Furthermore, the central bank said only individuals and corporations that are fit and proper should be allowed to own voting shares of stock of banks.

In determining whether an individual or corporation is fit and proper to own voting shares of stock of banks, the regulator said individuals and corporations should have integrity or probity, reputation and financial capacity.

“Individuals and corporations owning voting shares of stock of banks are expected to be fit and proper to hold such shares on a continuing basis,” it said.

The BSP is asking the corporate secretary of these institutions to report any information affecting the continuing fitness and propriety of substantial shareholders within 24 hours from the time of discovery of the adverse information with the final report to be submitted within five banking days from the date of the preliminary report.

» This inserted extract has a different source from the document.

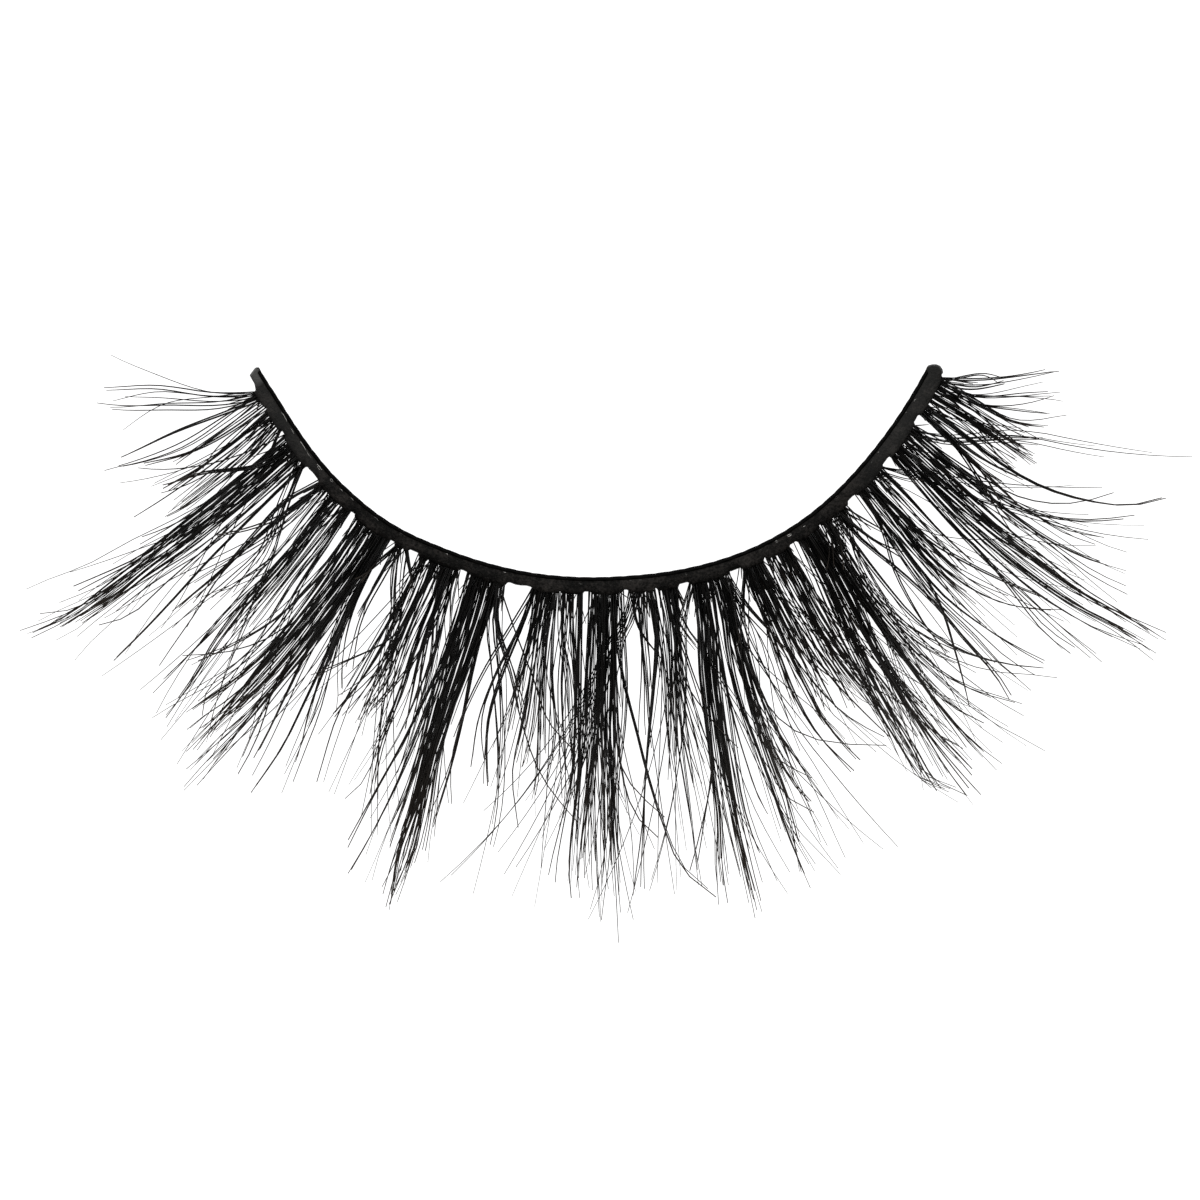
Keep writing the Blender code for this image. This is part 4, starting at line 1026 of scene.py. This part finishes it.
def lash_cluster(number, cluster, fibre, glue):
    """One cluster: its tufts, its leaning, loose and short hairs, and their knot."""
    random = np.random.default_rng(SEED + number)
    made = [tuft_hairs(tuft, cluster.fill, random) for tuft in cluster.tufts]
    thick_tufts = [tuft for tuft in cluster.tufts if tuft.hairs >= MANY_HAIRS]
    for tuft in thick_tufts:
        nearby = sorted(thick_tufts, key=lambda other: abs(other.angles[0] - tuft.angles[0]))
        for other in nearby[:NEAR_TUFTS]:
            count = max(1, round(LEANING_SHARE * cluster.fill * tuft.hairs / NEAR_TUFTS))
            made.append(leaning_hairs(tuft, other, count, random))
    made.append(loose_hairs(cluster, random))
    made.append(stubs(cluster, random))
    lines, radii, alongs = (np.concatenate(rows) for rows in zip(*made))
    along = np.repeat(alongs.reshape(-1), SIDES)
    hair = np.repeat(random.random(len(lines)), POINTS_PER_HAIR * SIDES)
    vertices, quads = tubes(lines, radii)
    knot, knot_quads = knot_mesh(cluster, random)
    no_hair = np.zeros(len(knot))
    values = (("hair", np.concatenate((hair, no_hair))), ("along", np.concatenate((along, no_hair))))
    name = f"lash_cluster_{number:02d}"
    piece = mesh_object(f"lashes_{number:02d}", np.concatenate((vertices, knot)),
                        np.concatenate((quads, knot_quads + len(vertices))), values)
    piece.data.materials.append(fibre)
    piece.data.materials.append(glue)
    finish = np.concatenate((np.zeros(len(quads)), np.ones(len(knot_quads)))).astype(np.int32)
    piece.data.polygons.foreach_set("material_index", finish)
    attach(piece, "root")
    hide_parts(name)


def stage_and_light():
    """The floor, the world's even light and the lamps."""
    signs = ((-1.0, -1.0), (1.0, -1.0), (1.0, 1.0), (-1.0, 1.0))
    corners = [(x * FLOOR_HALF, y * FLOOR_HALF, FLOOR_HEIGHT) for x, y in signs]
    data = bpy.data.meshes.new("floor")
    data.from_pydata(corners, [], [(0, 1, 2, 3)])
    floor = bpy.data.objects.new("floor", data)
    bpy.context.scene.collection.objects.link(floor)
    data.materials.append(floor_material())
    world = bpy.data.worlds.new("studio")
    world.use_nodes = True
    world.node_tree.nodes["Background"].inputs["Color"].default_value = WHITE
    world.node_tree.nodes["Background"].inputs["Strength"].default_value = WORLD_LIGHT
    bpy.context.scene.world = world
    for row in LAMPS:
        light = bpy.data.lights.new(row.name, "AREA")
        light.size = row.size
        light.energy = row.power
        lamp = bpy.data.objects.new(row.name, light)
        lamp.location = row.place
        x, y, z = row.place
        lamp.rotation_euler = (math.atan2(math.hypot(x, y), z), 0.0, math.atan2(y, x) + 0.5 * math.pi)
        bpy.context.scene.collection.objects.link(lamp)


def camera():
    """The camera, straight above."""
    data = bpy.data.cameras.new("camera")
    data.sensor_width = SENSOR_WIDTH
    data.sensor_fit = "HORIZONTAL"
    data.lens = SENSOR_WIDTH * CAMERA_HEIGHT / VIEW_WIDTH
    data.clip_start = CAMERA_NEAREST
    data.clip_end = CAMERA_FARTHEST
    view = bpy.data.objects.new("camera", data)
    x, y = VIEW_CENTRE
    view.location = (x * METRES_PER_MM, y * METRES_PER_MM, CAMERA_HEIGHT * METRES_PER_MM)
    bpy.context.scene.collection.objects.link(view)
    bpy.context.scene.camera = view


camera()
stage_and_light()
fibre = lash_material()
band_finish = band_material("band_satin", BAND_TONES)
root_finish = band_material("root_glue", GLUE_TONES)
thread_finish = thread_material()
for number, cluster in enumerate(CLUSTERS, start=1):
    lash_cluster(number, cluster, fibre, root_finish)
lash_band(band_finish)
edge_cord(thread_finish)
stitches(stitch_material())
bpy.context.scene.view_settings.view_transform = "Standard"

In the case of foreign banks, the BSP said prior authority of the Monetary Board is required whenever acquiring or transferring at least 10 percent of the voting stock of a domestic bank. The current threshold is more than 40 percent of the voting stock.

The regulator warned that it would deploy enforcement actions to promote adherence with the requirements in the proposed guidelines and bring about timely corrective actions, without prejudice to the appropriate legal actions for the rescission and invalidation of the transaction.

“The willful delay of the submission of request for Monetary Board approval, transfer of actual control or management of the bank without prior BSP approval, acting in the interest of an unregistered stockholder, and all other violations shall be subject to the applicable sanctions,” it said.